Reproduce the entries from their first line up to and including the line with "flat.free()". Leave out everything after it.

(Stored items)
-- BEGIN --
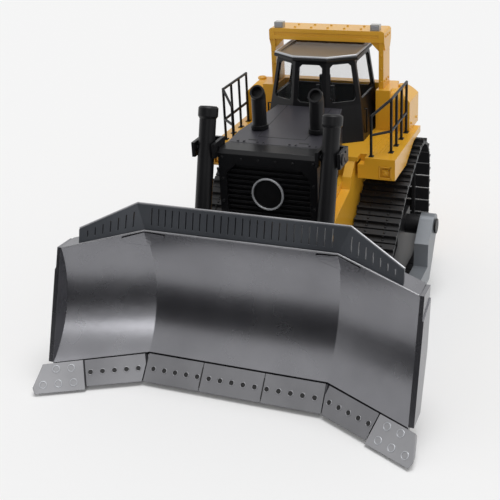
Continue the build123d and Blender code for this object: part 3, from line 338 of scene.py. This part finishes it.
def draped_plate(shape, node, outline, thickness, cuts=3):
    """A thin plate cut to an outline in front view and laid on the front of a CAD node."""
    flat = bmesh.new()
    flat.faces.new([flat.verts.new((x, 0, z)) for x, z in outline])
    bmesh.ops.triangulate(flat, faces=flat.faces[:])
    bmesh.ops.subdivide_edges(flat, edges=flat.edges[:], cuts=cuts, use_grid_fill=True)
    bmesh.ops.triangulate(flat, faces=flat.faces[:])
    flat.verts.ensure_lookup_table()
    front, back = {}, {}
    for vertex in flat.verts:
        x, _, z = vertex.co
        y = touch(node, (x, -FAR, z), BACKWARD)[0].y
        front[vertex.index] = shape.verts.new((x, y - thickness, z))
        back[vertex.index] = shape.verts.new((x, y + 0.1, z))
    for face in flat.faces:
        shape.faces.new([front[v.index] for v in face.verts])
        shape.faces.new([back[v.index] for v in reversed(face.verts)])
    for edge in flat.edges:
        if len(edge.link_faces) == 1:
            a, b = edge.verts
            shape.faces.new((front[a.index], front[b.index], back[b.index], back[a.index]))
    flat.free()


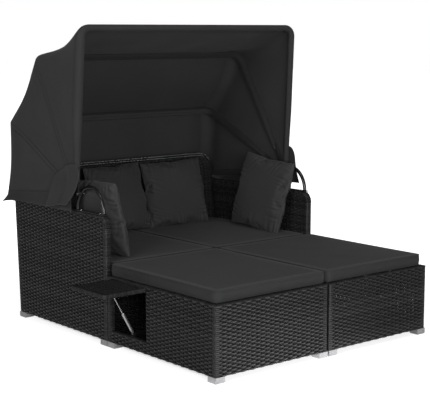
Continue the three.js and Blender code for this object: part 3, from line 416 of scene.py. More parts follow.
def edge_profile(width, lap, radius, far_lap=None):
    """Section of a winding over an edge of a wall: up one face, round a corner, across the width,
    round the other corner and down the other face. Returns places across, heights over the edge
    and the outward direction; with far_lap 0 it stops on the top."""
    corner = np.linspace(0.0, math.pi / 2, 5)
    a = [[-width / 2], -width / 2 + radius - radius * np.cos(corner)]
    b = [[-lap], -radius + radius * np.sin(corner)]
    na = [[-1.0], -np.cos(corner)]
    nb = [[0.0], np.sin(corner)]
    if far_lap == 0:
        a.append([width / 2])
        b.append([0.0])
        na.append([0.0])
        nb.append([1.0])
    else:
        a.append((width / 2 - radius + radius * np.cos(corner))[::-1])
        b.append((-radius + radius * np.sin(corner))[::-1])
        na.append(np.cos(corner)[::-1])
        nb.append(np.sin(corner)[::-1])
        a.append([width / 2])
        b.append([-(far_lap or lap)])
        na.append([1.0])
        nb.append([0.0])
    return [np.concatenate(part) for part in (a, b, na, nb)]


def windings(path, rise, sideways, profile):
    """Strands wound crosswise over an edge: at each pitch along the path of points, a ribbon follows
    the profile, measured along the sideways and rise directions there. Every other one lies a
    little higher."""
    path = np.asarray(path, float)
    reach = np.concatenate([[0.0], np.cumsum(np.linalg.norm(np.diff(path, axis=0), axis=1))])
    count = max(int(round(reach[-1] / STRAND_PITCH)), 1)
    s = (np.arange(count) + 0.5) * reach[-1] / count
    middle = np.stack([np.interp(s, reach, path[:, i]) for i in range(3)], axis=-1)
    rise = unit(np.stack([np.interp(s, reach, rise[:, i]) for i in range(3)], axis=-1))
    sideways = unit(np.stack([np.interp(s, reach, sideways[:, i]) for i in range(3)], axis=-1))
    a, b, na, nb = profile
    out = na[None, :, None] * sideways[:, None] + nb[None, :, None] * rise[:, None]
    lift = WINDING_STEP * (-1.0) ** np.arange(count) - WINDING_SUNK
    centre = (middle[:, None] + a[None, :, None] * sideways[:, None] + b[None, :, None] * rise[:, None]
              + out * lift[:, None, None])
    heading = np.cross(rise, sideways)[:, None]
    length = np.concatenate([[0.0], np.cumsum(np.hypot(np.diff(a), np.diff(b)))])
    return strands(centre, heading, out, length[None, :] + np.zeros((count, 1)),
                   STRAND_WIDTH, STRAND_CROWN)


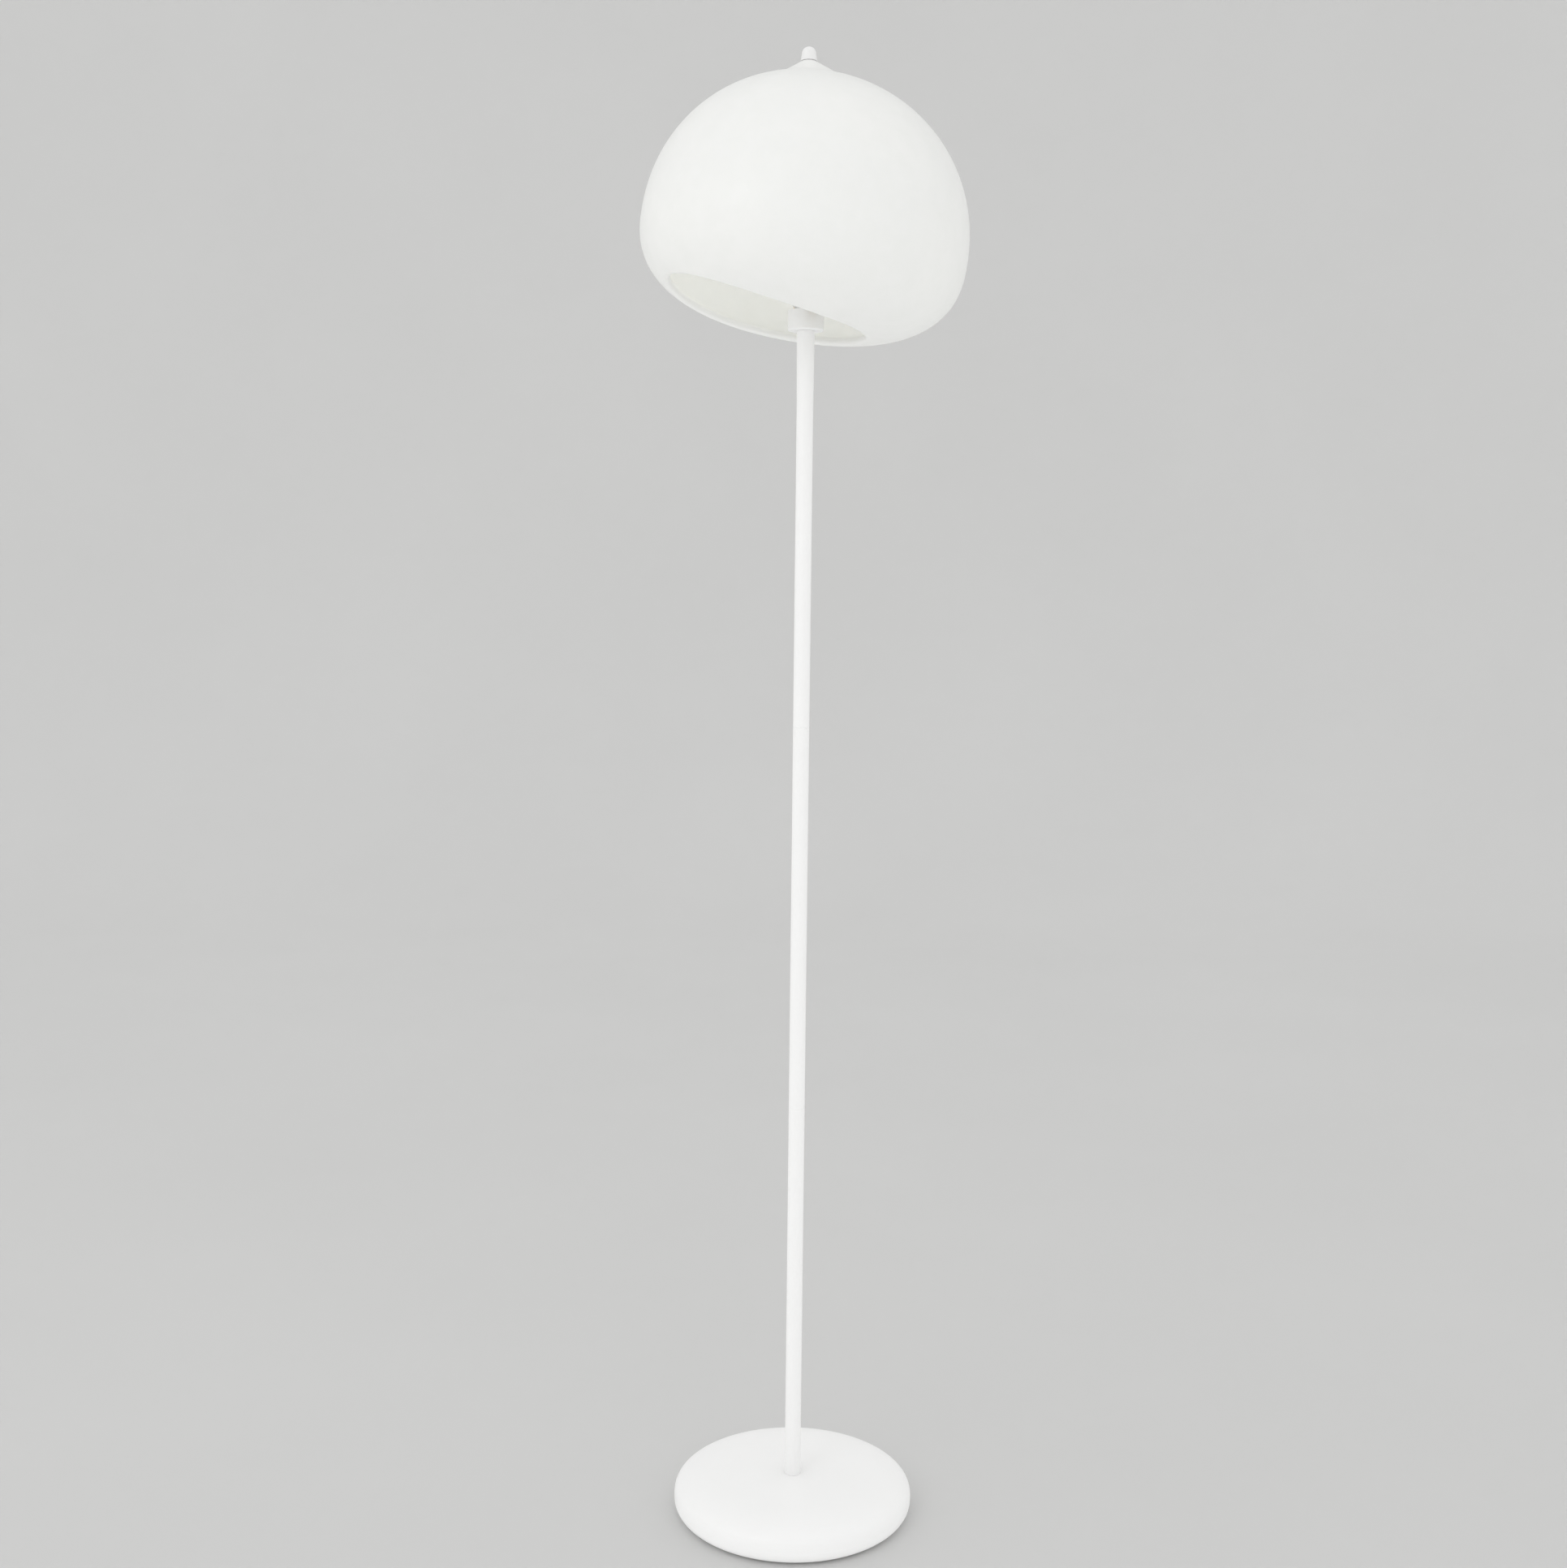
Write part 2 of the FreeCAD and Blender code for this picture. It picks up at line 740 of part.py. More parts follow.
def bulb_cap():
    """Screw cap, with its insulating cone."""
    cone_top = bulb_cap_low + bulb_insulator_height
    return turned_polygon(
        (0, bulb_cap_low),
        (bulb_contact_radius, bulb_cap_low),
        (bulb_cap_radius - bulb_insulator_inset, cone_top),
        (bulb_cap_radius, cone_top + bulb_cap_bevel),
        (bulb_cap_radius, bulb_shoulder),
        (0, bulb_shoulder),
    )


def globe_joint_radius():
    """Radius of the globe where it meets the housing."""
    centre = bulb_low + bulb_length - bulb_globe_radius
    return math.sqrt(bulb_globe_radius ** 2 - (centre - bulb_joint) ** 2)


def bulb_housing():
    """Housing that widens from the cap to the globe."""
    side = corner(bulb_shoulder_radius, globe_joint_radius(), bulb_joint, bulb_shoulder, bulb_housing_power)
    return turned(
        [(0, bulb_shoulder), side[0]],
        side,
        [side[-1], (0, bulb_joint)],
        [(0, bulb_joint), (0, bulb_shoulder)],
    )


def bulb_globe():
    """Thin opal globe."""
    centre = FreeCAD.Vector(0, 0, bulb_low + bulb_length - bulb_globe_radius)
    hollow = Part.makeSphere(bulb_globe_radius - bulb_wall, centre)
    globe = Part.makeSphere(bulb_globe_radius, centre).cut(hollow)
    return globe.common(disc(2 * bulb_globe_radius, bulb_joint, lamp_height))


# ---- shade ----
def shade_body(inset):
    """Closed egg of the shade's outer form, drawn in by an inset, on the shade's own axis."""
    radius = shade_radius - inset
    crown = shade_crown - inset
    depth = shade_depth - inset
    over = corner(0, radius, 0, crown, shade_crown_power, steps=24)
    under = corner(shade_flat_radius, radius, 0, -depth, shade_under_power, steps=24)
    floor = (0, -depth)
    body = turned(over, under[::-1], [under[0], floor], [floor, over[0]])
    return place_shade(body)


def place_shade(body):
    body.rotate(ORIGIN, Y_AXIS, shade_tilt)
    body.translate(FreeCAD.Vector(shade_offset, 0, shade_centre_level))
    return body


def mouth_cutter():
    """Slanted round bar that opens the underside into an oval mouth."""
    bar_length = shade_depth + mouth_radius + mouth_past_wall
    cutter = Part.makeCylinder(mouth_radius, bar_length, FreeCAD.Vector(0, 0, -shade_depth))
    cutter.rotate(ORIGIN, Y_AXIS, mouth_tilt)
    cutter.translate(FreeCAD.Vector(mouth_middle, 0, -shade_depth))
    return place_shade(cutter)


def neck_cone():
    """Cone from the neck down into the crown."""
    drop = (neck_spread - neck_radius) * math.tan(math.radians(neck_slope))
    return Part.makeCone(neck_spread, neck_radius, drop, FreeCAD.Vector(0, 0, neck_top - drop))


def edges_between(body, touches_first, touches_second):
    """Edges that lie between two kinds of face."""
    found = []
    for edge in body.Edges:
        faces = body.ancestorsOfType(edge, Part.Face)
        if any(touches_first(face) for face in faces) and any(touches_second(face) for face in faces):
            found.append(edge)
    return found


def is_cone(face):
    return isinstance(face.Surface, Part.Cone)


def is_mouth(face):
    return isinstance(face.Surface, Part.Cylinder) and abs(face.Surface.Radius - mouth_radius) < fit


def is_turned(face):
    return isinstance(face.Surface, Part.SurfaceOfRevolution)


def shade():
    outer = shade_body(0).fuse(neck_cone())
    outer = outer.makeFillet(neck_blend, edges_between(outer, is_cone, is_turned))
    body = outer.cut(shade_body(shade_wall)).cut(mouth_cutter())
    body = body.makeFillet(lip_round, edges_between(body, is_mouth, is_turned))
    seat = disc(neck_seat_radius, neck_seat - shade_wall, neck_seat)
    hole = disc(neck_bush_radius + fit, neck_seat - shade_wall, neck_top + shade_wall)
    return body.cut(seat).cut(hole)


def neck_bush():
    return sleeve(neck_bush_radius, harp_stud_radius + turning_fit, neck_seat, neck_top)


def shade_washer():
    top = neck_top + shade_washer_thickness
    return sleeve(shade_washer_radius, harp_stud_radius + turning_fit, neck_top, top)


# ---- finial ----
def finial():
    """Domed nut that closes the neck."""
    shoulder = finial_low + finial_shoulder_height
    dome = corner(0, finial_shoulder_radius, shoulder, lamp_height)
    body = turned(
        [(0, finial_low), (finial_foot_radius, finial_low)],
        [(finial_foot_radius, finial_low), (finial_shoulder_radius, shoulder)],
        dome[::-1],
        [(0, lamp_height), (0, finial_low)],
    )
    return body.cut(disc(harp_stud_radius + turning_fit, finial_low, finial_low + finial_bore_depth))


def pieces():
    """Every piece of the lamp by name."""
    parts = {
        "floor_felt": floor_felt(),
        "base_plate": base_plate(),
        "plate_screws": plate_screws(),
        "base_weight": base_weight(),
        "base_shell": base_shell(),
        "cord_bushing": cord_bushing(),
        "foot_stud": foot_stud(),
        "foot_washer": foot_washer(),
        "earth_tag": earth_tag(),
        "toothed_washer": toothed_washer(),
        "foot_nut": foot_nut(),
        "terminal_block": terminal_block(),
        "terminal_screws": terminal_screws(),
        "earth_wire": earth_wire(),
        "inner_lead": inner_lead(),
        "foot_bush": foot_bush(),
        "top_bush": top_bush(),
        "top_nipple": top_nipple(),
        "hub_cup": hub_cup(),
        "harp_saddle": harp_saddle(),
        "harp_wire": harp_wire(),
        "harp_stud": harp_stud(),
        "harp_ferrule_front": harp_ferrule(-1),
        "harp_ferrule_back": harp_ferrule(1),
        "rest_washer": rest_washer(),
        "holder_cap": holder_cap(),
        "holder_lock_nut": holder_lock_nut(),
        "holder_shell": holder_shell(),
        "holder_liner": holder_liner(),
        "socket_sleeve": socket_sleeve(),
        "holder_contact": holder_contact(),
        "switch_spindle": switch_spindle(),
        "switch_knob": switch_knob(),
        "bulb_contact": bulb_contact(),
        "bulb_cap": bulb_cap(),
        "bulb_housing": bulb_housing(),
        "bulb_globe": bulb_globe(),
        "shade": shade(),
        "neck_bush": neck_bush(),
        "shade_washer": shade_washer(),
        "finial": finial(),
    }
    for index in range(pole_sections):
        low = section_level(index)
        top_radius = pole_flare_radius if index == pole_sections - 1 else pole_radius
        parts[f"pole_tube_{index + 1}"] = pole_tube(low, section_level(index + 1), top_radius)
        if index:
            parts[f"pole_joiner_{index}"] = pole_joiner(low)
    return parts


def main():
    os.makedirs("parts", exist_ok=True)
    for name, shape in pieces().items():
        shape.exportStep(f"parts/{name}.step")
        print(name, "valid" if shape.isValid() else "INVALID", len(shape.Solids), round(shape.Volume, 1))
    print("height", round(lamp_height, 2), "lead bend radius", round(stud_low - lead_height, 2))


main()
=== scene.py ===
import json
import math
from collections import namedtuple

import bpy
from mathutils import Matrix, Vector


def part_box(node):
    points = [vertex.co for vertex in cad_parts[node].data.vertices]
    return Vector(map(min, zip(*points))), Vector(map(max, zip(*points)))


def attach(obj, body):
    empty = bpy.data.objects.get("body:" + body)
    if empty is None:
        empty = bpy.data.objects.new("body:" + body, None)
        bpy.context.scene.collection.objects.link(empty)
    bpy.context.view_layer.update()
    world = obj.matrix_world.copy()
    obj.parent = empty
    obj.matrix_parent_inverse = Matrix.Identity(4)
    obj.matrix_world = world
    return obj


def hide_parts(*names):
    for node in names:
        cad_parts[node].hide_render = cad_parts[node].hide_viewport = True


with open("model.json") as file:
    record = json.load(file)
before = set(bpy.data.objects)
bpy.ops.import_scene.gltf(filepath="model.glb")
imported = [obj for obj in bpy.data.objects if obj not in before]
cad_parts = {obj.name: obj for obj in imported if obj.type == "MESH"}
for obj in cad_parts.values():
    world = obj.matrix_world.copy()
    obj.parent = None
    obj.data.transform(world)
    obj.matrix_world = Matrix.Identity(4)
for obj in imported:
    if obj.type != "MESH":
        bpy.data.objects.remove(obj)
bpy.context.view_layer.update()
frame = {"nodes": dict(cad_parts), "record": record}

nodes = frame["nodes"]

# ---- camera: metres and radians, the sensor in millimetres ----
IMAGE_WIDTH = 1931
IMAGE_HEIGHT = 1932
SENSOR = 36.0
FOCAL_PIXELS = 2179.8
SHADE_TURN = math.radians(18.2)       # how far the mouth turns from the picture's left towards the camera
CAMERA_SIDE = -0.010
CAMERA_DISTANCE = 1.8
CAMERA_HEIGHT = 0.9451
CAMERA_YAW = -0.0041
CAMERA_PITCH = 0.096
CAMERA_ROLL = 0.0108

# ---- studio: metres and watts ----
FLOOR_SEEN = (0.58, 0.58, 0.575)      # what the camera and reflections see
FLOOR_CLOUD = (0.60, 0.60, 0.595)
FLOOR_CLOUD_SIZE = 0.8
FLOOR_BOUNCE = (0.97, 0.97, 0.965)    # what the lamp is lit by, as from white boards around it
FLOOR_ROUGHNESS = 0.9
FLOOR_HALF = 12.0
WALL_DISTANCE = 3.2
WALL_BEND = 1.2
WALL_STEPS = 12
BACKDROP_SEEN = 0.60                  # the world's strength, as the camera and reflections see it
WORLD_LIGHT = 1.02                    # the world's strength, as it lights the lamp
KEY_PLACE = (-1.9, -2.4, 2.4)         # right, away and up from the pole's foot, as the camera sees it
KEY_AIM = 0.9                         # height on the pole
KEY_SIZE = 1.4
KEY_POWER = 9.0
FILL_POWER = 0.25                     # hidden lamp over the bulb, so that the inside isn't black
GLOBE_TO_FILL = 3.0                   # the bulb's width over the fill's radius
FILL_LIFT = 1.5                       # how far the fill is above the bulb, in its own radii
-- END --
*Worked answer*
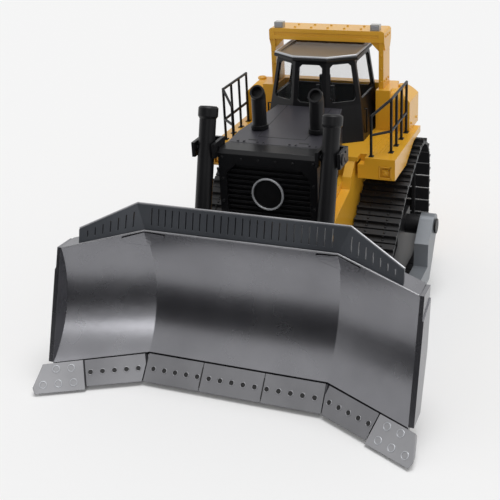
Continue the build123d and Blender code for this object: part 3, from line 338 of scene.py. This part finishes it.
def draped_plate(shape, node, outline, thickness, cuts=3):
    """A thin plate cut to an outline in front view and laid on the front of a CAD node."""
    flat = bmesh.new()
    flat.faces.new([flat.verts.new((x, 0, z)) for x, z in outline])
    bmesh.ops.triangulate(flat, faces=flat.faces[:])
    bmesh.ops.subdivide_edges(flat, edges=flat.edges[:], cuts=cuts, use_grid_fill=True)
    bmesh.ops.triangulate(flat, faces=flat.faces[:])
    flat.verts.ensure_lookup_table()
    front, back = {}, {}
    for vertex in flat.verts:
        x, _, z = vertex.co
        y = touch(node, (x, -FAR, z), BACKWARD)[0].y
        front[vertex.index] = shape.verts.new((x, y - thickness, z))
        back[vertex.index] = shape.verts.new((x, y + 0.1, z))
    for face in flat.faces:
        shape.faces.new([front[v.index] for v in face.verts])
        shape.faces.new([back[v.index] for v in reversed(face.verts)])
    for edge in flat.edges:
        if len(edge.link_faces) == 1:
            a, b = edge.verts
            shape.faces.new((front[a.index], front[b.index], back[b.index], back[a.index]))
    flat.free()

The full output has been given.